Tunisia, l'ora delle purghe. E l'Italia teme i terroristi

Il presidente silura anche 20 alti funzionari. Roma trema per gli sbarchi di soggetti pericolosi

Tunisia, l'ora delle purghe. E l'Italia teme i terroristi

La Tunisia in crisi, che se precipitasse potrebbe provocare un esodo verso l'Italia, rende più difficile il contrasto all'immigrazione clandestina. La stessa Luciana Lamorgese, ministro dell'Interno, lo ha ammesso ieri in Parlamento. E il procuratore nazionale Federico Cafiero de Raho ha lanciato l'allarme sull'arrivo di terroristi mescolati ai migranti proprio dalla Tunisia.

Nel paese nord africano il presidente Kais Saied continua a fare repulisti dopo avere silurato il primo ministro e sospeso il Parlamento per un mese. Il governo italiano non nasconde la preoccupazione rispondendo in aula a un'interrogazione urgente di Fratelli d'Italia. «È evidente come gli ultimi accadimenti che hanno toccato la Tunisia e la grave crisi politica che sta attraversando, dimostrano l'estrema fragilità degli assetti istituzionali nordafricani e quindi l'oggettiva difficoltà di mettere a regime misure efficaci di contenimento, che possono essere perseguite solo con il consenso politico e la piena collaborazione tecnica di quei contesti» dichiara Lamorgese in perfetto stile burocratico sugli arrivi dei migranti. Però garantisce che «nonostante l'attuale scenario, sto mantenendo diretti contatti con le autorità tunisine per le attività di prevenzione e contrasto dei flussi migratori irregolari». I tunisini sono già la prima nazionalità negli sbarchi con 5.852 arrivi da gennaio.

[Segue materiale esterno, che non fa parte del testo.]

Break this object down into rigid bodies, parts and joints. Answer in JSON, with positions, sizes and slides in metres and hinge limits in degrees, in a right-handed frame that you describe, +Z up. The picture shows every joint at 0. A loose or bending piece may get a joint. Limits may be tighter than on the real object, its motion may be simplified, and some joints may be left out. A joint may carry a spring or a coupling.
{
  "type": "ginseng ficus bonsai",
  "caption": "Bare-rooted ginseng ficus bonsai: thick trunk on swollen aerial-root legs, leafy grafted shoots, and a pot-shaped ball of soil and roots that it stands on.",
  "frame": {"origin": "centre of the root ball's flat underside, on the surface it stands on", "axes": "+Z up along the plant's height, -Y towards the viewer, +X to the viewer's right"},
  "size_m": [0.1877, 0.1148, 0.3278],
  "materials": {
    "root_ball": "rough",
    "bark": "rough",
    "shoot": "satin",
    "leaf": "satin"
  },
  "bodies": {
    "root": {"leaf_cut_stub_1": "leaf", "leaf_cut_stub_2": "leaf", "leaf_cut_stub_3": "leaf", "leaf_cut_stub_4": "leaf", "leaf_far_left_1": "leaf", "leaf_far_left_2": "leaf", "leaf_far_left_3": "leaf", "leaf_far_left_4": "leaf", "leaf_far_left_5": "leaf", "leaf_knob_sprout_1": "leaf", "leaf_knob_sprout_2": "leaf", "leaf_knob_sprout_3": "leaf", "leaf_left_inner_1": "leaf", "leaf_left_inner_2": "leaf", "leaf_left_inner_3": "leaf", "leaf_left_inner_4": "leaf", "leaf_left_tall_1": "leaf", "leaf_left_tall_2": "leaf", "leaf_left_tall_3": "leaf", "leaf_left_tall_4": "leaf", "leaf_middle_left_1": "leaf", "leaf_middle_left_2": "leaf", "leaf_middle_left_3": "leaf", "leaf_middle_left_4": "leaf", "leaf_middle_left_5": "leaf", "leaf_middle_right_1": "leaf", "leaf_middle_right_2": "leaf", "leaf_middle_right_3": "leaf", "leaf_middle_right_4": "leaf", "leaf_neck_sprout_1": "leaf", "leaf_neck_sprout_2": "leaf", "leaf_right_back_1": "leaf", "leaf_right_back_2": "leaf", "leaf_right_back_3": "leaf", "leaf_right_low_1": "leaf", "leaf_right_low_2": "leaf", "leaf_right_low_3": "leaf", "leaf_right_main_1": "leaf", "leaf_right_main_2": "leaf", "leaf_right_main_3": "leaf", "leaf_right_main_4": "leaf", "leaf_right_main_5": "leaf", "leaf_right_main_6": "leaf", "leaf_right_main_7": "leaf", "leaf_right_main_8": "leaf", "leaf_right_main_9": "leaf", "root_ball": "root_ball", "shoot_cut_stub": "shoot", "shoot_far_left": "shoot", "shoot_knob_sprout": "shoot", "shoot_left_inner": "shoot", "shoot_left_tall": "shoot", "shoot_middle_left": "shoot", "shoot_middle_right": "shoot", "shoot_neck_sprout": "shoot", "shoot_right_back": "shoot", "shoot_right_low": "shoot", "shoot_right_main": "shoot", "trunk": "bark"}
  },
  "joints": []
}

A lanciare un ulteriore allarme è il procuratore nazionale antimafia e antiterrorismo Federico Cafiero de Raho. In audizione al Comitato Schengen ha rivelato che negli arrivi dei migranti via mare sta «acquisendo sempre più spessore il canale proveniente dalla Tunisia. E proprio la Tunisia costituisce l'origine e la provenienza di soggetti a rischio sotto il profilo del terrorismo». De Raho ha ricordato che «l'attentatore di Nizza dell'ottobre 2020 è un soggetto che proveniva dalla Tunisia. Il 19 settembre del 2020 era giunto a Lampedusa, poi il 29 ottobre 2020 ha commesso l'attentato».

Ieri il capo dello Stato tunisino Saied ha presieduto una riunione con i vertici delle forze di sicurezza in vista del venerdì di preghiera. Per ora il partito islamista Ennahda, legato ai Fratelli musulmani, che aveva indicato il premier destituito e con il suo leader, Rachid Ghannouchi, presiede il Parlamento, ha rinunciato ad aizzare le piazze e le moschee. Il monito di Saied, che ha mobilitato l'esercito e prometteva «una pioggia di proiettili» in caso di disordini e rivolte, deve essere stato sufficiente. Ghannouchi sta cercando di mettere in piedi un «fronte nazionale» per chiedere «il ritorno a un sistema democratico». Ennahda propone, in maniera pretestuosa, elezioni anticipate sia parlamentari che presidenziali.

Saied non ha intenzione di fermare il repulisti nei gangli istituzionali. Dopo la rimozione dei ministri della Difesa e della Giustizia ha silurato per decreto una ventina di alti funzionari. Vittime della «purga»: il procuratore generale Tawfiq al Ayouni, che ha competenza anche sui militari, il segretario del governo Walid al Dhahabi, il capo di gabinetto Al Muizz e numerosi consiglieri del premier deposto Hichem Mechichi.

E non a caso è tornata alla ribalta un'inchiesta iniziata prima

del colpo di mano, che punta il dito su Ennahda e altri due partiti. Il portavoce dell'ufficio della procura finanziaria, Mohsen Daly, ha confermato che si indaga sui finanziamenti esteri e illeciti al movimento islamista.